A funny thing happened to Hard News last week. After I left the building, as usual, I tidied up my script and sent to it Scoop and to the Hard News mailing list so kindly hosted by bFM.

Feedback started rolling in within the hour. People thought it was "perfect", "fantastic stuff", "a bright beacon", "one of the best thought pieces about the week", that it "ruled" and that Hard News was "the last sane voice in the media".

A little later, some very different feedback began arriving. Hard News had been "trite" and "cheap", an "attempt to excuse the inexcusable, or explain the unexplainable" and would be seen by mainstream America as "an article from a spoiled, arrogant brat from a pissy little country in the middle of nowhere."

Clearly the bulletin had gone further than I expected. It was forwarded all over the place, posted on websites and debated in the forums at Salon.com. Mindful that, although I hadn't been speaking to American residents, I was reaching them anyway, I composed a follow-up on Sunday and then on Monday posted a digest of some of the 500-odd emails that have come in from a dozen countries.

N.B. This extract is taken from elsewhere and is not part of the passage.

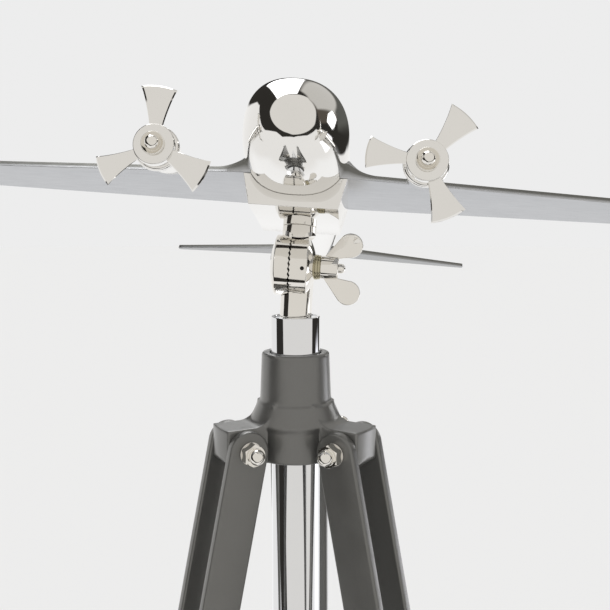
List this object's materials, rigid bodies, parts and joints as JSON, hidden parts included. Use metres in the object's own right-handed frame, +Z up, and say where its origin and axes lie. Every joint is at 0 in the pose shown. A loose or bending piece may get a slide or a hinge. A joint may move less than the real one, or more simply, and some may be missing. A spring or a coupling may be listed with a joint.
{
  "type": "model airplane on a tripod stand",
  "caption": "Polished metal twin-engine model airplane on a toothed tilt knuckle, carried by a sliding column in a tripod with folding, extending slat legs.",
  "frame": {"origin": "middle of the object's footprint box, on the floor under the feet", "axes": "+Z up, -Y towards the airplane's nose, +X to the right as seen from in front of the nose"},
  "size_m": [0.5992, 0.4658, 1.2709],
  "materials": {
    "polished_casting": "mirror polished, nickel plated",
    "satin_sheet": "satin brushed",
    "polished_nickel": "mirror polished nickel",
    "chrome_tube": "polished",
    "bright_zinc": "bright zinc",
    "yellow_zinc": "yellow passivated",
    "grey_lacquer": "satin metallic lacquer",
    "grey_lacquered_wood": "satin metallic lacquer",
    "black_plastic": "satin",
    "black_rubber": "matt"
  },
  "bodies": {
    "stand_crown": {"crown": "grey_lacquer", "crown_sleeve": "black_plastic", "crown_set_screw": "bright_zinc", "pivot_bolts": "bright_zinc", "pivot_washers": "bright_zinc", "cap_nuts": "bright_zinc"},
    "leg_left": {"leg_left_slats": "grey_lacquered_wood", "leg_left_clamp": "grey_lacquer"},
    "leg_left_screw": {"leg_left_knob": "black_plastic"},
    "leg_left_lower": {"leg_left_bar": "grey_lacquered_wood", "leg_left_foot": "black_rubber"},
    "leg_right": {"leg_right_slats": "grey_lacquered_wood", "leg_right_clamp": "grey_lacquer"},
    "leg_right_screw": {"leg_right_knob": "black_plastic"},
    "leg_right_lower": {"leg_right_bar": "grey_lacquered_wood", "leg_right_foot": "black_rubber"},
    "leg_back": {"leg_back_slats": "grey_lacquered_wood", "leg_back_clamp": "grey_lacquer"},
    "leg_back_screw": {"leg_back_knob": "black_plastic"},
    "leg_back_lower": {"leg_back_bar": "grey_lacquered_wood", "leg_back_foot": "black_rubber"},
    "column": {"column_tube": "chrome_tube", "column_socket": "black_plastic", "column_end_plug": "black_plastic"},
    "head": {"stem_knuckle": "polished_nickel", "stem_retainer": "bright_zinc", "knuckle_grub_screw": "bright_zinc"},
    "airplane": {"neck_knuckle": "polished_nickel", "tilt_stud": "polished_nickel", "neck_stud": "bright_zinc", "saddle": "polished_casting", "fuselage": "polished_casting", "wing_left": "satin_sheet", "wing_right": "satin_sheet", "tailplane": "satin_sheet", "tail_fin": "satin_sheet", "nacelle_left": "polished_casting", "nacelle_right": "polished_casting", "prop_washers": "bright_zinc", "prop_axle_left": "polished_nickel", "prop_axle_right": "polished_nickel"},
    "washer_pair": {"lock_washers": "yellow_zinc"},
    "nut": {"wing_nut": "polished_nickel"},
    "prop_left": {"prop_left": "polished_casting"},
    "prop_right": {"prop_right": "polished_casting"}
  },
  "joints": [
    {"name": "leg_left_fold", "type": "hinge", "parent": "stand_crown", "child": "leg_left", "pos_m": [-0.03954, -0.1081, 1.05], "axis": [0.5, -0.866, 0], "range_deg": [0, 11.5]},
    {"name": "leg_left_extend", "type": "slide", "parent": "leg_left", "child": "leg_left_lower", "axis": [-0.1727, -0.0997, -0.9799], "range_m": [-0.3, 0.05]},
    {"name": "leg_left_clamp_turn", "type": "hinge", "parent": "leg_left", "child": "leg_left_screw", "pos_m": [-0.13157, -0.16123, 0.5277], "axis": [-0.8486, -0.49, 0.1994], "range_deg": [0, 270]},
    {"name": "leg_right_fold", "type": "hinge", "parent": "stand_crown", "child": "leg_right", "pos_m": [0.03234, -0.1081, 1.05], "axis": [0.5, 0.866, 0], "range_deg": [0, 11.5]},
    {"name": "leg_right_extend", "type": "slide", "parent": "leg_right", "child": "leg_right_lower", "axis": [0.1727, -0.0997, -0.9799], "range_m": [-0.3, 0.05]},
    {"name": "leg_right_clamp_turn", "type": "hinge", "parent": "leg_right", "child": "leg_right_screw", "pos_m": [0.12436, -0.16123, 0.5277], "axis": [0.8486, -0.49, 0.1994], "range_deg": [0, 270]},
    {"name": "leg_back_fold", "type": "hinge", "parent": "stand_crown", "child": "leg_back", "pos_m": [-0.0036, -0.04585, 1.05], "axis": [-1, 0, 0], "range_deg": [0, 11.5]},
    {"name": "leg_back_extend", "type": "slide", "parent": "leg_back", "child": "leg_back_lower", "axis": [0, 0.1994, -0.9799], "range_m": [-0.3, 0.05]},
    {"name": "leg_back_clamp_turn", "type": "hinge", "parent": "leg_back", "child": "leg_back_screw", "pos_m": [-0.0036, 0.06042, 0.5277], "axis": [0, 0.9799, 0.1994], "range_deg": [0, 270]},
    {"name": "column_rise", "type": "slide", "parent": "stand_crown", "child": "column", "axis": [0, 0, 1], "range_m": [-0.018, 0.25]},
    {"name": "head_pan", "type": "hinge", "parent": "column", "child": "head", "pos_m": [-0.0036, -0.08735, 1.1318], "axis": [0.0628, 0, 0.998], "continuous": true},
    {"name": "head_tilt", "type": "hinge", "parent": "head", "child": "airplane", "pos_m": [-0.00155, -0.08735, 1.16444], "axis": [0.9979, -0.0175, -0.0628], "range_deg": [-35, 50]},
    {"name": "nut_turn", "type": "hinge", "parent": "washer_pair", "child": "nut", "pos_m": [0.01836, -0.0877, 1.16318], "axis": [0.9979, -0.0175, -0.0628], "range_deg": [0, 1080]},
    {"name": "nut_travel", "type": "slide", "parent": "airplane", "child": "washer_pair", "axis": [0.9979, -0.0175, -0.0628], "range_m": [0, 0.003]},
    {"name": "prop_left_spin", "type": "hinge", "parent": "airplane", "child": "prop_left", "pos_m": [-0.0717, -0.19001, 1.23431], "axis": [-0.0048, -0.9806, 0.1958], "continuous": true},
    {"name": "prop_right_spin", "type": "hinge", "parent": "airplane", "child": "prop_right", "pos_m": [0.07079, -0.1925, 1.22535], "axis": [-0.0048, -0.9806, 0.1958], "continuous": true}
  ],
  "couplings": [
    {"joint": "nut_travel", "follows": "nut_turn", "m_per_rad": 0.00015915}
  ]
}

In the end, I decided, it had been a small victory for the Internet. Not the Internet of dot-coms and e-commerce, but the Internet of email, of people in touch with each other. Some of the most interesting correspondence was with people who initially thought I was an asshole. Some, people, of course, continued to hold that view.

The saddest and most beautiful things I've read have come from New York residents. My heart really goes out to them. It's all very well to say the citadels of capitalism were stormed, but you're talking about people who feel like a part of them has been ripped out.

A friend of mine who lived there for eight years, called his friend who still did. She was alright, but, without the towers, she explained, "I don't know which way is South any more."

Another old mate wrote to me about the injustice of an attack on "a city of eight million peaceful freaks". A little romantic perhaps, but it's not a bad image to have about your city, is it?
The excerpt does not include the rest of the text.